Write out exactly the lines from the line with "door_pin();" through the line with "for node in", including both, and nothing more.

##########

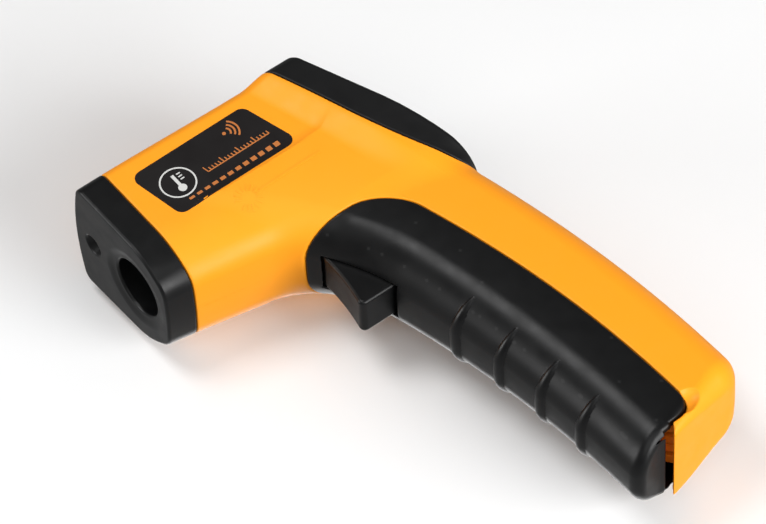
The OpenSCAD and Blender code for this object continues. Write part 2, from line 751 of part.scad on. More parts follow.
left_shell();
right_shell();
nose_cap();
rear_bezel();
display_window();
lcd_panel();
lcd_backlight();
zebra_strips();
main_board();
board_chips();
dome_switches();
mode_button();
light_button();
left_label();
right_label();
battery_door();
door_pin();
trigger();
trigger_pin();
trigger_spring();
switch_body();
switch_plunger();
switch_board();
switch_bracket();
sensor_barrel();
sensor_lens();
thermopile();
sensor_board();
laser_module();
laser_lens();
laser_collar();
battery_tray();
battery_left();
battery_right();
battery_springs();
battery_plates();
battery_leads();
sensor_leads();
laser_leads();
shell_screws();
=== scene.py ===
import json
import math

import bmesh
import bpy
import numpy as np
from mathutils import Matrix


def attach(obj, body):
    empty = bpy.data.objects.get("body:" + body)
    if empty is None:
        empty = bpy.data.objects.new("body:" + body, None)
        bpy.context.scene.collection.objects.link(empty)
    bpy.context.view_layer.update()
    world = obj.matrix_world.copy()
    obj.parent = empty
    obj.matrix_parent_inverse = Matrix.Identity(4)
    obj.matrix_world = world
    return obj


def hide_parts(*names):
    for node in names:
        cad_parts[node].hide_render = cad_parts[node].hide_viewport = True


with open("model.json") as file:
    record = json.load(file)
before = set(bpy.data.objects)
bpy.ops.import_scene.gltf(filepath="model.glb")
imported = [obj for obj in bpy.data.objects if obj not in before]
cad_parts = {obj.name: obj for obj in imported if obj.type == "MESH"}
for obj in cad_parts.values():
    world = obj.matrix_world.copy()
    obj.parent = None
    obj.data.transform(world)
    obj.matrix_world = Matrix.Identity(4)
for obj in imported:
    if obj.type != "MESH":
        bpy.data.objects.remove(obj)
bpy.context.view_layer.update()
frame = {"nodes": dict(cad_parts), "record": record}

import openvdb as vdb
from mathutils import Matrix, Vector

MM = 0.001

# ---- driving sizes, in millimetres. The nose face is at x = 0 and the middle plane at y = 0 ----

# head
NOSE_HALF_W = 17.9
HEAD_HALF_W = 21.5
HEAD_TOP = 23.4
TOP_FALL = 1.7          # the top edge sinks by this much from nose to display
TOP_CROWN = 2.36        # rise of the rounded top over its edge, at the nose
NOSE_BOTTOM = 13.1
CAP_LEN = 8.0
WALL = 2.0

# display end
FACE_WALL = 2.4
BEZEL_X = -58.6
BEZEL_SLOPE = 0.32
REAR_X = -75.4
REAR_LEAN = math.radians(20.9)
FACE_LOW = -46.0        # below this height the plane of the face turns away from the grip
WINDOW_MID = 11.5
WINDOW_W = 30.0
WINDOW_H = 19.0
WINDOW_RIM = 1.2        # width of the recess round the window
BUTTON_UP = -8.5
BUTTON_Y = 8.5
BUTTON_LONG = 11.0
BUTTON_SHORT = 7.4
BUTTON_RISE = 0.75

# grip and its cover
GRIP_END = -127.5
GRIP_REF_Z = -30.0
GRIP_HEEL_X = -69.0
GRIP_HALF_W = 16.4
GRIP_NARROWING = 2.5
END_TILT = 0.23
COVER_LIFT = 1.6        # the cover's end stands back from the grip's end by this much
COVER_END_X = -68.18    # joint between cover and housing on the end face
COVER_STOP = (-67.6, -124.9)  # the cover is cut off behind and below this corner
WINGS_LOW = -124.8
RIDGE_H = 1.0
RIDGE_HALF = 1.6
RIDGE_SHIFT = 1.1
RIDGE_Z = (-65.0, -79.2, -93.3, -107.4)
SCOOP_CENTRE = (-77.0, 15.0, -122.2)  # thumb scoop beside the cover's lower corner
SCOOP_R = 3.6
SCOOP_LONG = 1.35
SCOOP_FLAT = 1.3

# hinge of the cover
DOOR_PIVOT = (-65.45, -123.0)
SWING_R = 5.3
PIN_R = 1.25
KNUCKLE_R = 2.2
EAR_PATH = ((0.0, 0.0, 2.0), (-4.2, 6.2, 1.3), (-10.0, -0.6, 1.3))  # points and radii, from the pivot

# nose
APERTURE_R = 8.3
BARREL_R = 10.1
SPIGOT_R = 11.2
DISH_R = 12.2
DISH_DEPTH = 0.55
LASER_HOLE_R = 1.6
LASER_BARREL_R = 3.1
LASER_Z = 18.0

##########

• **Solution to this exercise**:
door_pin();
trigger();
trigger_pin();
trigger_spring();
switch_body();
switch_plunger();
switch_board();
switch_bracket();
sensor_barrel();
sensor_lens();
thermopile();
sensor_board();
laser_module();
laser_lens();
laser_collar();
battery_tray();
battery_left();
battery_right();
battery_springs();
battery_plates();
battery_leads();
sensor_leads();
laser_leads();
shell_screws();
=== scene.py ===
import json
import math

import bmesh
import bpy
import numpy as np
from mathutils import Matrix


def attach(obj, body):
    empty = bpy.data.objects.get("body:" + body)
    if empty is None:
        empty = bpy.data.objects.new("body:" + body, None)
        bpy.context.scene.collection.objects.link(empty)
    bpy.context.view_layer.update()
    world = obj.matrix_world.copy()
    obj.parent = empty
    obj.matrix_parent_inverse = Matrix.Identity(4)
    obj.matrix_world = world
    return obj


def hide_parts(*names):
    for node in names:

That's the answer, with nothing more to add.